(Latin Beneficium, a benefit)
Popularly the term benefice is often understood to denote either certain property destined for the support of ministers of religion, or a spiritual office or function, such as the care of souls, but in the strict sense it signifies a right, i.e. the right given permanently by the Church to a cleric to receive ecclesiastical revenues on account of the performance of some spiritual service. Four characteristics are essential to every benefice:
- the right to revenue from church property, the beneficed cleric being the usufructuary and not the proprietor of the source of his support;
- a twofold perpetuity, objective and subjective, inasmuch as the source of income must be permanently established and at the same time the appointment to the benefice must be for life, and not subject to revocation, save for the causes and in the cases specified by law;
- a formal decree of ecclesiastical authority giving to certain funds or property the character or title of a benefice;
- an annexed office or spiritual function of some kind, such as the care of souls, the exercise of jurisdiction, the celebration of Mass or the recitation of time Divine Office.
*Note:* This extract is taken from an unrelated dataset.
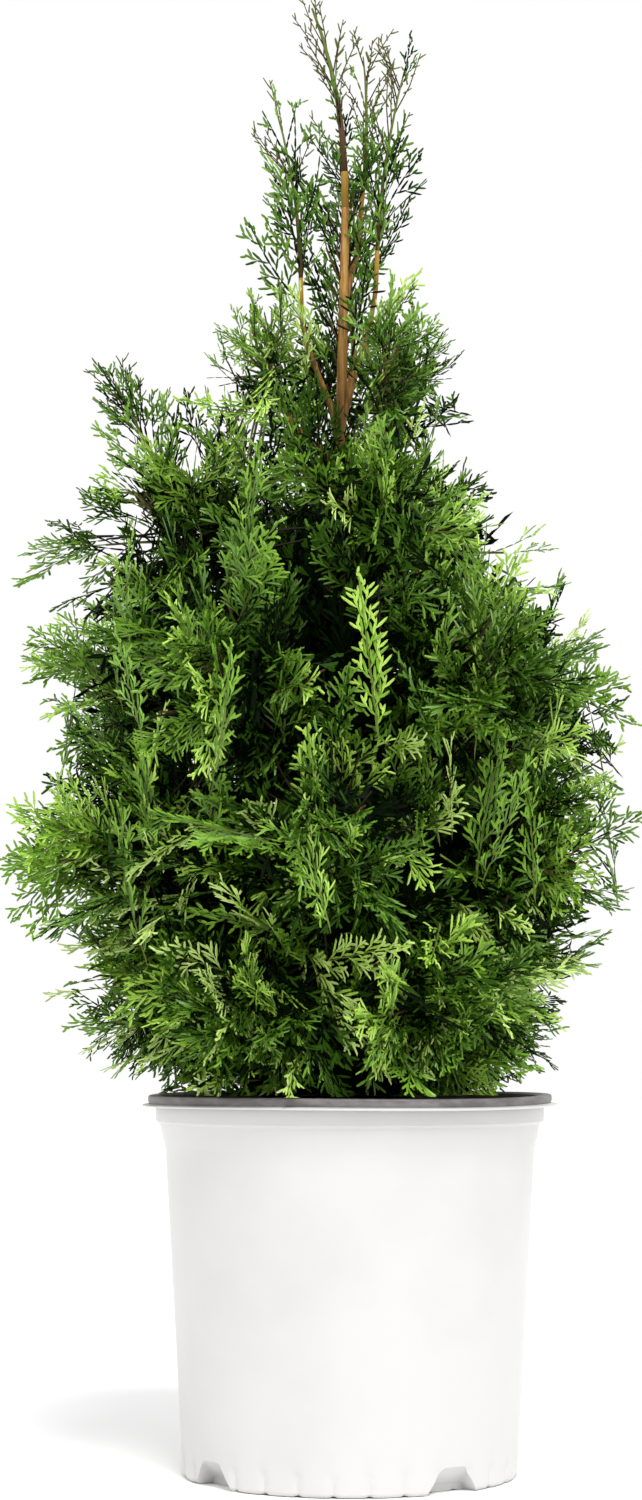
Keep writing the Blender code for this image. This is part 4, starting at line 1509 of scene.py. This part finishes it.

This last mentioned element is fundamental, since a benefice exists only for the sake of securing the performance of duties connected with the worship of God, and is based on the Scriptural teaching that they who serve the altar should live by the altar. In fact, as Innocent III declares, the sole purpose of the foundation of benefices was to enable the church to have at her command clerics who might devote themselves freely to works of religion.
Thanks for that.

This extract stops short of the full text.